Während Geiers ersten Berufsjahren gab es noch in jeder deutschen Stadt einen Puppendoktor - oft tauschten sie sich untereinander aus. "In großen Städten gab es mehrere Puppendoktoren und auf dem Lande reparierte meist der zuständige Friseur die Spielzeuge", weiß Geier. Nach einer Lehre zum Schneider absolvierte er mit 20 Jahren ein Praktikum bei einem Puppendoktor. Als Bruder von fünf Schwestern waren Puppen als Spielzeug für ihn normal. Während er sich damit beschäftigte, spielten die Mädchen mit seiner Modelleisenbahn.
"Puppendoktor ist ein künstlerischer Beruf", erklärt der Franke, weist aber darauf hin, dass seine Tätigkeit vor allem auch psychologisch anspruchsvoll ist."Hinter jeder Puppe steckt ein Mensch, der an ihr hängt und mit ihr aufgewachsen ist", berichtet Geier. Vorrangig seien es Erwachsene, die an ihn herantreten und ihre historischen Puppen und Teddys reparieren lassen möchten. "Natürlich heile ich auch mal eine Baby Born oder eine Barbie. Meist sind aber alte Puppen meine Patienten."
Günter Geier blickt auf viele verzwickte Fälle und auch außergewöhnliche Patienten zurück. Als Beispiel fällt ihm spontan das Kaiserbaby ein - eine Puppe, die nach dem letzten deutschen Kaiser Wilhelm II. geformt und benannt ist. Nur wenige von diesen Puppen wurden zu Beginn des 19. Jahrhunderts angefertigt und sind unter Sammlern äußerst begehrt. Im Internet erzielen sie derzeit Preise bis zu 18000 Euro.
Solche und andere historische Puppen hatte Geier schon mehrfach vor sich. Mancher Fall war so schwierig, dass er schon einmal drei Tage daran gesessen hat. Modellieren, Schleifen, Färben und Nähen gehören zu seinem Beruf - die alten Puppen sind oft aus Pappmacheé, Celluloid oder Porzellan.
Geier kennt sich zudem mit Marionetten aus, gibt Marionettenbaukurse und berät über Puppenpflege.
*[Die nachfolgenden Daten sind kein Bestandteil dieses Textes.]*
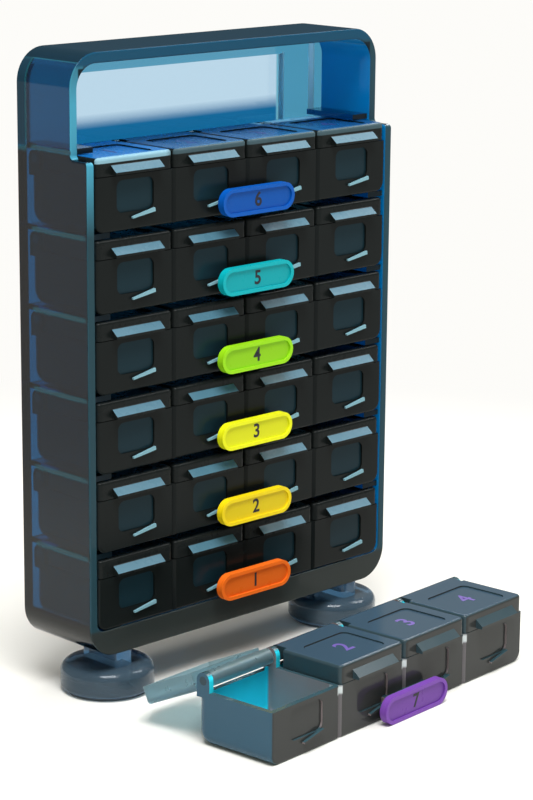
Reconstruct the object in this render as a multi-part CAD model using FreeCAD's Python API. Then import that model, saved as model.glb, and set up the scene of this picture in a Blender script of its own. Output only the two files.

Auch die "normalen" Puppen zuhause könne jeder einfach schützen: "Werden Puppen mit Vaseline eingeschmiert, blättert die Farbe nicht so schnell ab. Und wenn ein Teddy von Motten befallen ist, einfach in eine Plastiktüte einwickeln und ins Gefrierfach legen", rät der Profi.
Auch die Haare einer Puppe solle der Besitzer öfter einmal kämmen und ab und an auch mit mildem Shampoo waschen. Mütter sollten allerdings unbedingt davon Abstand nehmen, die leblosen Spielgefährten ihrer Kinder zum Reinigen in die Waschmaschine zu stecken.